Para o CEO do Instituto Monitor da Democracia, Márcio Coimbra, a vitória do RN nesta segunda é resultado do aumento do espaço do populismo. “Os populistas oferecem soluções fáceis para os problemas difíceis.”
“Mas não significa que essas soluções serão de médio e longo prazo. Geralmente são soluções de curto prazo que dão uma espécie de ‘voo de galinha’, mas que não geram resultados no longo prazo, então é basicamente a gente tem aí vários problemas”, indicou.
Além do crescimento desenfreado do fluxo migratório — citado também por João Felipe — Márcio detalhou que o movimento de mudanças políticas da França tem vindo de mais dois fatores: Perda de compra e a piora do serviço público.
No entanto, assim como indicou João Felipe, a imigração está em destaque como insatisfação dos franceses.
“As pessoas que moram, especialmente no interior, estão muito descontentes com essa situação e isso tem feito crescer o populismo.

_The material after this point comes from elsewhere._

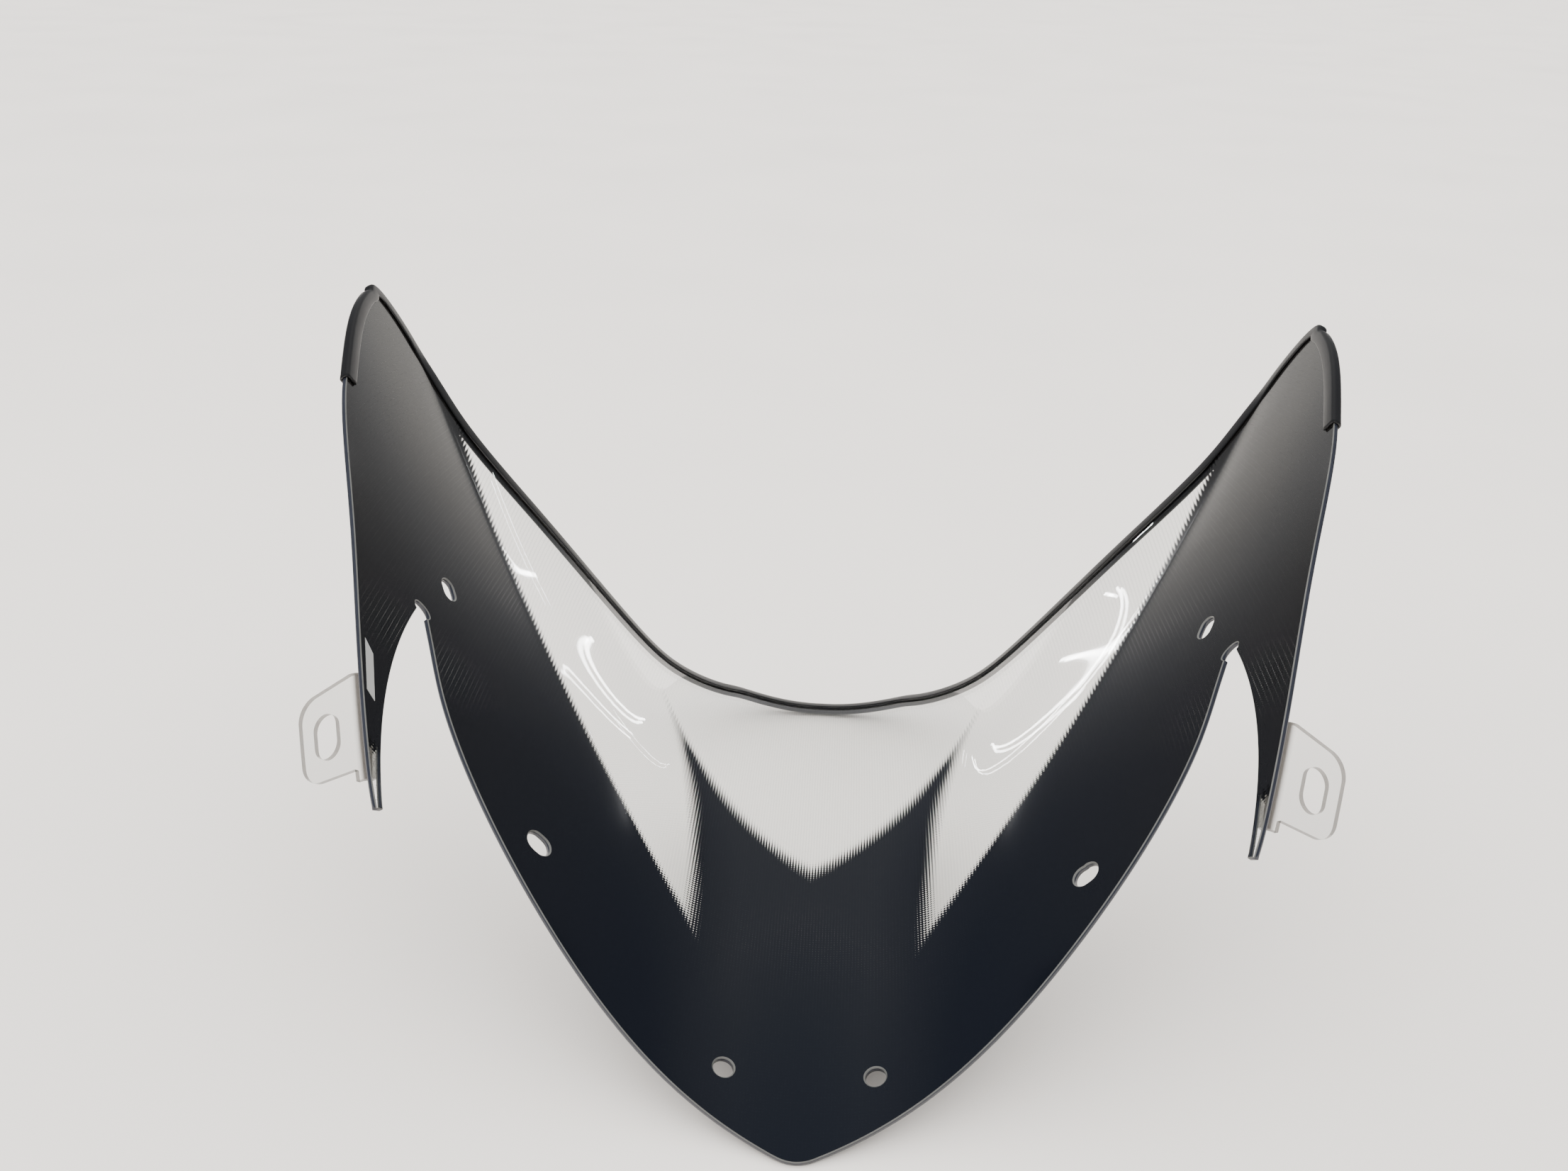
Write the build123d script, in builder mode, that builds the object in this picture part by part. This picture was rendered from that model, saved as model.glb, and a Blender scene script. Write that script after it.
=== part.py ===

Seja populismo de direita ou de esquerda. Então um crescimento que a gente vê nessa eleição não é um crescimento simplesmente dessa extrema direita francesa, a gente sempre reconheceu, mas estamos vendo também um crescimento da extrema esquerda francesa, que também é populista. Na minha opinião, o principal problema não é o crescimento da direita é a falta de foco da França em conter os populismo e isso vem acontecendo na França, assim como tem acontecido também em diversos outros países como por exemplo na Hungria [...] nos Estados Unidos, com o crescimento do Donald Trump, o Brasil também vive uma polarização entre dois regimes populistas de direita e esquerda, ou seja vários países a gente vê essa mesma dinâmica”, explicou.
Implicações globais com vitória da extrema-direita na França
Para o pesquisador João, o país é uma das regiões com maior influência política no bloco europeu e caso a governabilidade da extrema-direita for garantida, com a maioria no parlamento e a indicação de um novo primeiro-ministro, espera-se grandes conflitos com o presidente.
“Podendo resultar em uma guinada da extrema-direita em um dos mais importantes países ocidentais. É inviável pensar, no momento, em uma saída da França da UE, mas uma liderança que se oponha ao seu funcionamento resultará em longos conflitos políticos”, disse.
Enquanto isso, o CEO do Instituto Monitor da Democracia entende que o indicativo ainda não trará grandes mudanças para o mundo, além de um leve reforço sobre a onda do populismo.
“Precisamos ainda entender o que que vai acontecer daqui por diante, porque se a extrema direita ganhar a gente vai ter ainda um sistema de coabitação, que é o presidente sendo de um partido e o Congresso e o primeiro-ministro sendo de um outro partido. No entanto, além disso, o que acontece é que a gente tenha uma ‘revoada’ desses populistas. Então significa que a política externa francesa não vai mudar, mas a política é interna, ela sim pode mudar”, iniciou, em entrevista ao Portal.
Márcio também reforçou que não deve haver implicações exteriores, a exemplo da retirada da França do apoio à Ucrânia. “Não, isso não vai acontecer nesse primeiro momento porque a política exterior é dada pelo presidente, ele tem mandado até 2027. A política interna francesa, aí sim é sistema de Seguridade Social e todas essas coisas e isso sim vai passar a ser discutido novamente.”
“Isso gera um impulso silencioso em candidaturas populistas em outros lados [...] Mas não causa um reflexo exatamente na relação da França com esses outros países, mas sim aumenta a onda que você tem de populismo que está crescendo no mundo, que chega na França e acaba retroalimentando outros outros países que enfrentam eleições, onde você também pode ver um aumento do populismo perfeito.”
Eleições antecipadas
Em sistemas parlamentares ou mistos, como ocorre na França, quando há uma grande movimentação da sociedade em que o governo perde apoio, geralmente o governo antecipa as eleições, espécie de “voto de confiança”.
Com a possibilidade, o governo atual, Emmanuel Macron, preferiu buscar o reconhecimento da população após perder apoio e resolveu adiar as novas eleições para tentar rever sua situação, no entanto, ele acabou não conseguindo. No resultado, a direita saiu mais forte do que o esperado.
A coalizão de esquerda Nova Frente Popular (NFP) ficou em segundo lugar, com cerca de 29%, à frente do bloco centrista do presidente Macron, em terceiro lugar, com 20,5 a 23%.